8.30pm TWENTY TWENTY VISION, Channel 4
For much of the 1980s, the schedules were full of very serious programmes asking “what will television be like in the future?” The consensus invariably being an apocalyptic vision of stripping Italian housewives, monster truck racing and vulgar game shows, which must have seemed like a relief from all the very serious programmes asking “what will television be like in the future?” Like this one, which vetted the applications for 12 new cable franchises across Britain.

10 Comments

10 Comments

  1. THX 1139

    October 31, 2018 at 1:40 pm

    Half an hour of watching Roy Kinnear playing bowls might have been very relaxing – something for BBC4 to consider next time they do a slow evening. Don’t know who the modern equivalent of Roy would be, however (his son isn’t like him).

    • Jeremy Panze

      November 1, 2018 at 8:22 am

      Alan Titchmarch?

      • THX 1139

        November 1, 2018 at 11:50 am

        Hmm, not really, they do have similar facial expressions but Alan’s never made me laugh. Maybe Roy was a one-off.

    • Applemask

      November 1, 2018 at 12:01 pm

      Maybe just loop the 1983 footage with the KLF’s “Chill Out” on the soundtrack.

  2. Glenn Aylett

    November 2, 2018 at 11:45 am

    One of the very rare occasions Crossroads went out of the studio and sadly one of the last television appearance for Noele Gordon, who would die 18 months later. Older viewers might remember Noele as the host of Lunchbox, a lunchtime variety show on ATV, in the early 1960s. ( The Tyne Tees equivalent was the One O Clock Show).
    However, with regard to Crossroads, by 1983 it was in terminal decline, its main stars had gone or were leaving, ratings were tumbling, and in 1987, Central announced Crossroads was being cancelled. Yes the sets were wonky, the acting was often terrible, and the soap had run its course by the eighties, but any soap where a cleaner is accused of being a KGB spy has to have something going for it.

  3. richardpd

    November 2, 2018 at 2:20 pm

    Noele Gordon leaving Crossroads seemed to be the “jump the shark” moment for the soap.

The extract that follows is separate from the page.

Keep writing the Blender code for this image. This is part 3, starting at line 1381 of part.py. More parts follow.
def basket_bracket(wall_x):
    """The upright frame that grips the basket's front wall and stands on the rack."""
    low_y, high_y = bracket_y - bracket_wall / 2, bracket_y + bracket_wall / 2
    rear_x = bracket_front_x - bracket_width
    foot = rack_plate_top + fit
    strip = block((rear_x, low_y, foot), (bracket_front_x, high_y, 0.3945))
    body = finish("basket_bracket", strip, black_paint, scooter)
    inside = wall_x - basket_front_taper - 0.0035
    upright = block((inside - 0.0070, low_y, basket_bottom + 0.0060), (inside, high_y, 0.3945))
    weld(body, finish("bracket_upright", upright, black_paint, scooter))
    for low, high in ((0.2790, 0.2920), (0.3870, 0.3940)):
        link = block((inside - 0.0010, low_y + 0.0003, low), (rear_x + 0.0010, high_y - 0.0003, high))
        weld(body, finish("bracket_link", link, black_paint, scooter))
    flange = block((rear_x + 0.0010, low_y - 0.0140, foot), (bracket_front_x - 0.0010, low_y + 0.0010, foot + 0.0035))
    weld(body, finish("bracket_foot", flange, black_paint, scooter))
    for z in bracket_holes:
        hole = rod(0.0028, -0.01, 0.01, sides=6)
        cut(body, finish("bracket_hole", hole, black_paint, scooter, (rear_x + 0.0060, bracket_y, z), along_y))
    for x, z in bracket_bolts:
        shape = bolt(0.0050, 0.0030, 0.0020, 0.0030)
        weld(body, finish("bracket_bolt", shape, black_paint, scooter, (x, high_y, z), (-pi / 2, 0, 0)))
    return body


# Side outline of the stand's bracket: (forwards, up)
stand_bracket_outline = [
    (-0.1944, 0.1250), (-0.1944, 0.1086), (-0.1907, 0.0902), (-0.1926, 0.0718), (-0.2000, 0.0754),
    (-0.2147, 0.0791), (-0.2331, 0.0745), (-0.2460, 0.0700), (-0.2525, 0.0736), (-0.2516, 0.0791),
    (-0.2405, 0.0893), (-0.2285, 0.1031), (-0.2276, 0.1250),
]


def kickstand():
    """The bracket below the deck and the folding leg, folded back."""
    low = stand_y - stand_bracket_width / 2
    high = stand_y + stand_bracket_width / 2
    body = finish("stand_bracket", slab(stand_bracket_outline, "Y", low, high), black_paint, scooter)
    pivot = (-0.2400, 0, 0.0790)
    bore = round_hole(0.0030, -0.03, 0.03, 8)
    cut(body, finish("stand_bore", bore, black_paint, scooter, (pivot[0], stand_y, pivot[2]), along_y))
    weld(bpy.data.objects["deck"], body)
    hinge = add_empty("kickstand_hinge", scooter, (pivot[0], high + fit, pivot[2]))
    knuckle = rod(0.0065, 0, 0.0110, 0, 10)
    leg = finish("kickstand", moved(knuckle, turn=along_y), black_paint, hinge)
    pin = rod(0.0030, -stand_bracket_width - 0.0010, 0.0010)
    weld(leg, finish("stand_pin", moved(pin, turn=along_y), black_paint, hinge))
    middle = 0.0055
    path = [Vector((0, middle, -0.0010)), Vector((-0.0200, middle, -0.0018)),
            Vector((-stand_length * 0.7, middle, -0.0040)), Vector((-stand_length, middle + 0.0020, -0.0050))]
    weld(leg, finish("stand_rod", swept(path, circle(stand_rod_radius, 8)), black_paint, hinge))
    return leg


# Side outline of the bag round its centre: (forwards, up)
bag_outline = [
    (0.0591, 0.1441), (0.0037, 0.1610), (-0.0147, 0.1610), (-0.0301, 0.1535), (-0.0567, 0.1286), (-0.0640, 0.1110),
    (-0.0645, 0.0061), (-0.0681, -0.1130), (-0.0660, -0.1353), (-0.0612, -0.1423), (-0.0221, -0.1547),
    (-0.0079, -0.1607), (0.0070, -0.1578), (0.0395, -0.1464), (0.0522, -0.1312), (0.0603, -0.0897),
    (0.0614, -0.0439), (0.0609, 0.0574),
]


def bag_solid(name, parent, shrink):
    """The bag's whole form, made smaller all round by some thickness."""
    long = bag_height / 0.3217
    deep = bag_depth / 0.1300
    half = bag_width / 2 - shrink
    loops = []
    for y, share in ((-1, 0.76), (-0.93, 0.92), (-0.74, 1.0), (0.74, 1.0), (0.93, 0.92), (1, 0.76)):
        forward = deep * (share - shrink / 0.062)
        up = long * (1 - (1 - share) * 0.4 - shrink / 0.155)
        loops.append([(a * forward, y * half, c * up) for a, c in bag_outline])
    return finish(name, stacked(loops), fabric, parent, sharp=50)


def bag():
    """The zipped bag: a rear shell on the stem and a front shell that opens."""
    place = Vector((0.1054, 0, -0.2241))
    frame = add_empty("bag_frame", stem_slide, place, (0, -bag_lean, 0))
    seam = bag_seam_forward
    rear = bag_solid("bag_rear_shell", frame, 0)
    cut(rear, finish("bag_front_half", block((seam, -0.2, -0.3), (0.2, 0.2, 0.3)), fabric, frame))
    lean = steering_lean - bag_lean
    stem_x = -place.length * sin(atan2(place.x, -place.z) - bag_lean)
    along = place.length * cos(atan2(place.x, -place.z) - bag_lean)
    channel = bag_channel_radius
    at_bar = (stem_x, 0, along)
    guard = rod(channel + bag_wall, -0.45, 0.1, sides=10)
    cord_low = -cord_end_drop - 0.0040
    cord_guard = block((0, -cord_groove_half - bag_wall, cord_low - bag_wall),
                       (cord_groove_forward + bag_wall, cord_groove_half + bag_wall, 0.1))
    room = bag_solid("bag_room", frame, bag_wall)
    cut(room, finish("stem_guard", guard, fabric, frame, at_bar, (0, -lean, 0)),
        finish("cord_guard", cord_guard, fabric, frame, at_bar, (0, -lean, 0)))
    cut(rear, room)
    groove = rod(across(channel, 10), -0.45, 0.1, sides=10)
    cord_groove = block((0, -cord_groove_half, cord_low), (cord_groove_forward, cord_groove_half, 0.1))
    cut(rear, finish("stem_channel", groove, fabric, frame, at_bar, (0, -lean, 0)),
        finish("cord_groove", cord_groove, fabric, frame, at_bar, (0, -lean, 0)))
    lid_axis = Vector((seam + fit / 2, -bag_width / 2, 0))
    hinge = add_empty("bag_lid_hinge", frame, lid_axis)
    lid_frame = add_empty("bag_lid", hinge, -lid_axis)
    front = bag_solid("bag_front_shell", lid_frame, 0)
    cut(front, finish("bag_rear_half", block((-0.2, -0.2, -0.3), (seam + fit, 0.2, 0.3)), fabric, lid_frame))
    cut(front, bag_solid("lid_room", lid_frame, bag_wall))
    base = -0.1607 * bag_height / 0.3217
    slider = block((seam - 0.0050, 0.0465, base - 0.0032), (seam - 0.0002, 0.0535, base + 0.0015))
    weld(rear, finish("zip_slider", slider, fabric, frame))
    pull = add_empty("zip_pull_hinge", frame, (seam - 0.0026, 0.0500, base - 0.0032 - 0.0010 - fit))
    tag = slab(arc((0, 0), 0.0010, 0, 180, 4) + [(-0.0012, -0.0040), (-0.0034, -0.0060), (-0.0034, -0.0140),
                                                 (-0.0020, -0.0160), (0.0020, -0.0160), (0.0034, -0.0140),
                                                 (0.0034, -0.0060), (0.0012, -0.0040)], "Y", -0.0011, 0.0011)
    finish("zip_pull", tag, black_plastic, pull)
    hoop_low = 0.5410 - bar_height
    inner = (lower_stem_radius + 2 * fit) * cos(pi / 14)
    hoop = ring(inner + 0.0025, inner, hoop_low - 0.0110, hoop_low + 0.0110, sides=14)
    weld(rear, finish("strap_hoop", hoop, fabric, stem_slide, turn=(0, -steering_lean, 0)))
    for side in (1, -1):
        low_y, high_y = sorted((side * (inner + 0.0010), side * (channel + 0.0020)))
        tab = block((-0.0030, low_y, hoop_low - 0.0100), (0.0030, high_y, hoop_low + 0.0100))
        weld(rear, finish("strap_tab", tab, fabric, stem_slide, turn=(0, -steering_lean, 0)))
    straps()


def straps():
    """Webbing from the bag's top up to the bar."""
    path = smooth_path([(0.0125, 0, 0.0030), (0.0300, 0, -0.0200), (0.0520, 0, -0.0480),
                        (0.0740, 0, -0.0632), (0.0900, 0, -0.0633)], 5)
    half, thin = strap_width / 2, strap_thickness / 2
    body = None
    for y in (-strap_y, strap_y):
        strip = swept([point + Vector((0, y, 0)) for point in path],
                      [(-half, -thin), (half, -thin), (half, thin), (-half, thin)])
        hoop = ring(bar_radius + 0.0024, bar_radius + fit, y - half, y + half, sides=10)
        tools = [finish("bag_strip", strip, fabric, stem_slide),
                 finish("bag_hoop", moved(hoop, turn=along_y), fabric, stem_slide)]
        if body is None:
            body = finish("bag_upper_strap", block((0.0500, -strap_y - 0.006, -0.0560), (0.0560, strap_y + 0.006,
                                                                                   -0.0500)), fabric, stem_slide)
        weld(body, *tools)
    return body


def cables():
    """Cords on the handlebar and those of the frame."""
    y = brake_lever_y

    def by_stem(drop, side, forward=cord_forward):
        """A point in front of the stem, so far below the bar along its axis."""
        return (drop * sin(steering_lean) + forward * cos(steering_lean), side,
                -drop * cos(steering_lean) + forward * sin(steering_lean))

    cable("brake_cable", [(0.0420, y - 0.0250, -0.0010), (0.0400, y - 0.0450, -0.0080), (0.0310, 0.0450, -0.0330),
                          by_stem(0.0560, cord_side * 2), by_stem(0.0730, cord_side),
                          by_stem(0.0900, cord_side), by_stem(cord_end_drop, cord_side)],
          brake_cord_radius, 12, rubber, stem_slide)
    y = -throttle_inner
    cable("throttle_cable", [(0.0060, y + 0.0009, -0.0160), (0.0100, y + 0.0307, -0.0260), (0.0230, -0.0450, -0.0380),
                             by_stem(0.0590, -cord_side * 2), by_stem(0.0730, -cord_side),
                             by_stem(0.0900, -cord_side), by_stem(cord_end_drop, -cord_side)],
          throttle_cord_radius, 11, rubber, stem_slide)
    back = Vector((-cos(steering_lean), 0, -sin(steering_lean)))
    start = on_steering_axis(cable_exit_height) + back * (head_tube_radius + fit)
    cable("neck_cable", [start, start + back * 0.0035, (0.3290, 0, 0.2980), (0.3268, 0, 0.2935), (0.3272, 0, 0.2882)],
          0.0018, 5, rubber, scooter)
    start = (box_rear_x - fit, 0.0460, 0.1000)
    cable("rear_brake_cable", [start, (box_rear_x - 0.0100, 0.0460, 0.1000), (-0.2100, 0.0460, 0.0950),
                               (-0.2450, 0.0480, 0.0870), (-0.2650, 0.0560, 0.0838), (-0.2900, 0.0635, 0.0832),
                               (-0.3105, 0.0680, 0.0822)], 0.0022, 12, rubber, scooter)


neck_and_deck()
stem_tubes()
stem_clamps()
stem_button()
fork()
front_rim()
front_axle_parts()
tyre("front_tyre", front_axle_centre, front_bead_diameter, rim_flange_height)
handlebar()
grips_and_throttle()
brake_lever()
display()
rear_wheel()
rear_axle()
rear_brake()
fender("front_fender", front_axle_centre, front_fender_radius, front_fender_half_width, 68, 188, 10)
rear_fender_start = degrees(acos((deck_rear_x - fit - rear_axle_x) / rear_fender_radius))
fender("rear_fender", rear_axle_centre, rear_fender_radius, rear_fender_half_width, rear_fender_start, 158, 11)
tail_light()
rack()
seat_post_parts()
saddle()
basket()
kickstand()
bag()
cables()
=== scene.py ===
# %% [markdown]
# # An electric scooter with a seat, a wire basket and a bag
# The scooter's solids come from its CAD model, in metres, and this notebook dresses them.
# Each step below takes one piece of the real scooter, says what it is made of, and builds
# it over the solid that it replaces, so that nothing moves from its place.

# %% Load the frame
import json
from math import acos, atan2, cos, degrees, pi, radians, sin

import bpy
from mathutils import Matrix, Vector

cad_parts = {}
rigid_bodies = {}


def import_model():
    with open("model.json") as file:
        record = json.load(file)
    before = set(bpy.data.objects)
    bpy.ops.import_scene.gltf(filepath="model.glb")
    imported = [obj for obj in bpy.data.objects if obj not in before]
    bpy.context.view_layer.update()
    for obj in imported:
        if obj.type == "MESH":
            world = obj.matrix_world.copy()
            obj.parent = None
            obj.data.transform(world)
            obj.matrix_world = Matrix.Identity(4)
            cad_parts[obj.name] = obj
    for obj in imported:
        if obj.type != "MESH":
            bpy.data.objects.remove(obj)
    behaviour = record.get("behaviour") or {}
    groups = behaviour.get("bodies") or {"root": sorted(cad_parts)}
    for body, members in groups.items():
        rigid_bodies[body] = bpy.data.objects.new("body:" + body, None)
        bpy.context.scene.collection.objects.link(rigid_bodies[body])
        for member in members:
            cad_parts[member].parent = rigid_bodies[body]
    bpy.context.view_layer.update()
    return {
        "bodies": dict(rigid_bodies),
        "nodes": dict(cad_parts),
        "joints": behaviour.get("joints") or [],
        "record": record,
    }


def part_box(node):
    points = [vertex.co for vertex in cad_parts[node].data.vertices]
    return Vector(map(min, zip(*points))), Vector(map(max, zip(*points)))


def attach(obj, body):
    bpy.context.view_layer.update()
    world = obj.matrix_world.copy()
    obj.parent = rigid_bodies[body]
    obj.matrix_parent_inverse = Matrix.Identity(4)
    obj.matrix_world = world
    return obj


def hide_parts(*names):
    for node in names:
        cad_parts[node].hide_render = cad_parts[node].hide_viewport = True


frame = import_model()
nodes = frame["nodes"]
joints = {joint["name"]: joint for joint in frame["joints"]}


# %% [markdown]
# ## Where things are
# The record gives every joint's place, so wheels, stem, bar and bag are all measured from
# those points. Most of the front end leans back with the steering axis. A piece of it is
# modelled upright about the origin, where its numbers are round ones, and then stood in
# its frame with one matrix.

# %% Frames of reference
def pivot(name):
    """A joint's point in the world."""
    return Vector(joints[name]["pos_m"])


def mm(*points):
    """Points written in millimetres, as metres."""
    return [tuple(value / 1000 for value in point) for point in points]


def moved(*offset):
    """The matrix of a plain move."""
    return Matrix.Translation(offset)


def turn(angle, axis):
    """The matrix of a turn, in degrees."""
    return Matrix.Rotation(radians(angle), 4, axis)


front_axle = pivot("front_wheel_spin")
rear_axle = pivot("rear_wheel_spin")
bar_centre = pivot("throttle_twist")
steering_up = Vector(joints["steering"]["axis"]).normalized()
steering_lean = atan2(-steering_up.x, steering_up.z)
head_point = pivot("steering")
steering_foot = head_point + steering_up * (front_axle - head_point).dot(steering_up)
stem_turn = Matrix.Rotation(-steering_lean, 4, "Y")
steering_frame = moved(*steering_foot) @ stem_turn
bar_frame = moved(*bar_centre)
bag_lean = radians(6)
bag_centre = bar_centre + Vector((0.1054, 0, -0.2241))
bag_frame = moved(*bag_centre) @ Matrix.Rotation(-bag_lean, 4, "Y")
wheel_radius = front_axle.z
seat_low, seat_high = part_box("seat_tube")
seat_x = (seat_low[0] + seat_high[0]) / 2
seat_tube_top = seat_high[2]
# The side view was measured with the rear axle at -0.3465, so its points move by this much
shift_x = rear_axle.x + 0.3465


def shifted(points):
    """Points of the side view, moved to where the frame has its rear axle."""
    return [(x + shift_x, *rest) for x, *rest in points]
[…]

    In it’s later years they tried to smarten it with a few changes, including giving the theme a piano arrangement, but to no avail.

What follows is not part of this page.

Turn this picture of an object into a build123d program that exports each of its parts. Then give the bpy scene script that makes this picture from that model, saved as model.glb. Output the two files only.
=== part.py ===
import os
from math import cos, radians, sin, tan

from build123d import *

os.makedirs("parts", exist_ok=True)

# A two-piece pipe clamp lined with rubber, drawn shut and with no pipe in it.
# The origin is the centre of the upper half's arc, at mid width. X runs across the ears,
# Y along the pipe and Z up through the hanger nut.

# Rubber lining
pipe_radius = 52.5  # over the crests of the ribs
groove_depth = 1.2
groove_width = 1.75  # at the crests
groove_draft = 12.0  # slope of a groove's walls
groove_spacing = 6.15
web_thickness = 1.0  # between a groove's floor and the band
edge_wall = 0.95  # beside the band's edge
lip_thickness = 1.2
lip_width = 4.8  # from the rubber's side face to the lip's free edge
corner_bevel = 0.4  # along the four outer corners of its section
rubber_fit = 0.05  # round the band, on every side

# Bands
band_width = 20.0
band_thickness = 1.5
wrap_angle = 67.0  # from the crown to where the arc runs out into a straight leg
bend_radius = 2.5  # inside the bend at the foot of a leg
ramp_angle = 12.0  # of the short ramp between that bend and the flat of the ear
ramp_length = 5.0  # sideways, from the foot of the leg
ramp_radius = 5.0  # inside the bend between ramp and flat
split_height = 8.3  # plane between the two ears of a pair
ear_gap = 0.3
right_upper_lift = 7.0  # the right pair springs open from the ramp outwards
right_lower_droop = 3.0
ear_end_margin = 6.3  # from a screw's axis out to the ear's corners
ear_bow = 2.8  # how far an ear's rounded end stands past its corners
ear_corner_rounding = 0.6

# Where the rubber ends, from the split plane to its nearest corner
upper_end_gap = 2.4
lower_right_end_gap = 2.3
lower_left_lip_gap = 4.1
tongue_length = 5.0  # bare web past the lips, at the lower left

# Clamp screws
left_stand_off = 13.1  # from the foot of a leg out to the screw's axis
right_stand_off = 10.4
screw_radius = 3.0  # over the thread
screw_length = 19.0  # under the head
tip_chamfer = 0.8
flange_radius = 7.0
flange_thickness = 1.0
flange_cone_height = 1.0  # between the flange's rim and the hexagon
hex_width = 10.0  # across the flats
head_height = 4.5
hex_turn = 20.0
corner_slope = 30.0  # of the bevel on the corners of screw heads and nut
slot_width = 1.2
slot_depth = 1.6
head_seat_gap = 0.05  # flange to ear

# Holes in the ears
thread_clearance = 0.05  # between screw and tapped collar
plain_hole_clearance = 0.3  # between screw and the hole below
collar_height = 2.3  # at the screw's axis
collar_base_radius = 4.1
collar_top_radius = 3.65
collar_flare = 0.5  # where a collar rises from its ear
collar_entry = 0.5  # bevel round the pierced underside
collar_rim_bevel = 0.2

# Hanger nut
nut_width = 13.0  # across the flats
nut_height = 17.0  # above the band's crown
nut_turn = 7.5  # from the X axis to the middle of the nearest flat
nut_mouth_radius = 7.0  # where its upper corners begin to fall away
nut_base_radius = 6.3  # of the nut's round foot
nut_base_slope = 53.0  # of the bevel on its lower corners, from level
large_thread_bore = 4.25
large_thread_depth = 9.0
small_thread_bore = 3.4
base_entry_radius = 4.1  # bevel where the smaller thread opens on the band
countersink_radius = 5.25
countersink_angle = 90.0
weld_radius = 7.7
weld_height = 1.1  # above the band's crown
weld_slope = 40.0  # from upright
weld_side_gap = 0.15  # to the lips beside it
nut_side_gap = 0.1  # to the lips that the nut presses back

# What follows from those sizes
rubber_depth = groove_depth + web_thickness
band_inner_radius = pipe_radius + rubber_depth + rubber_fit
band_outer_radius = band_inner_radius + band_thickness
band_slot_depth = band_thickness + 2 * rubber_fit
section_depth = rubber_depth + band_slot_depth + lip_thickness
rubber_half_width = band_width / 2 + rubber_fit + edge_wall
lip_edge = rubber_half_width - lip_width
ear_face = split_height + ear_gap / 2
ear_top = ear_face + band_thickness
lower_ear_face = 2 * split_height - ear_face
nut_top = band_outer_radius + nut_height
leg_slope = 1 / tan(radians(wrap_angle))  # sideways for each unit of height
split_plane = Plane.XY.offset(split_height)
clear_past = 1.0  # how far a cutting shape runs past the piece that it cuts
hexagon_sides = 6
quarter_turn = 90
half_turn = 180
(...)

    Unsurprisingly Victoria Wood spoofed this, with Acorn Antiques gaining a classier opening titles & theme.

    • Glenn Aylett

      November 2, 2018 at 2:47 pm

      @ richardpd, ratings fell by a third after she left and continued a long, slow decline until the soap was cancelled. Viewers, who were being entertained by shows like Dallas, started to see Crossroads as embarrassing and cheap, and advertisers were finding the poor and older audience Crossroads attracted as undesirable. so it had to go. Yet the soap at its height in 1977 had 16 million viewers and was entertaining in a perverse way( always liked the little cliffhanger right at the end).

      • George White

        November 2, 2018 at 8:30 pm

        I remember finding a Photoplay and Anthony Steel was moaning about people who thought he was slumming it in Crossroads, and he pointed out that more people watched Crossroads c.1977 than went to the cinema.

  4. richardpd

    November 2, 2018 at 10:45 pm

    Plenty has been written about how downmarket Crossroads was, but at it’s peak only Coronation Street was the only soap competition, back when Emmerdale Farm was on at lunchtimes & Angels was the nearest the BBC had to a soap was Angels.

    A few years later the BBC had struck back with the American soaps & Eastenders so the competition was a lot stiffer.

    I did wonder if ITV considered keeping Crossroads as a daytime soap, in effect swapping places with Emmerdale (I think the Farm had been dropped by then).

  5. Glenn Aylett

    November 3, 2018 at 11:03 am

    @ richardpd. Crossroads only had Coronation St as serious competition in the seventies and could attract 17 million viewers on a good day. However, as you say, new soaps from America, Eastenders and Brookside sealed the demise of Crossroads as it looked incredibly cheap by the mid eighties and Central wanted to get rid of it. Also the reboot in 2002 was a complete failure as no one was interested in reviving such a derided show and it vanished after a year.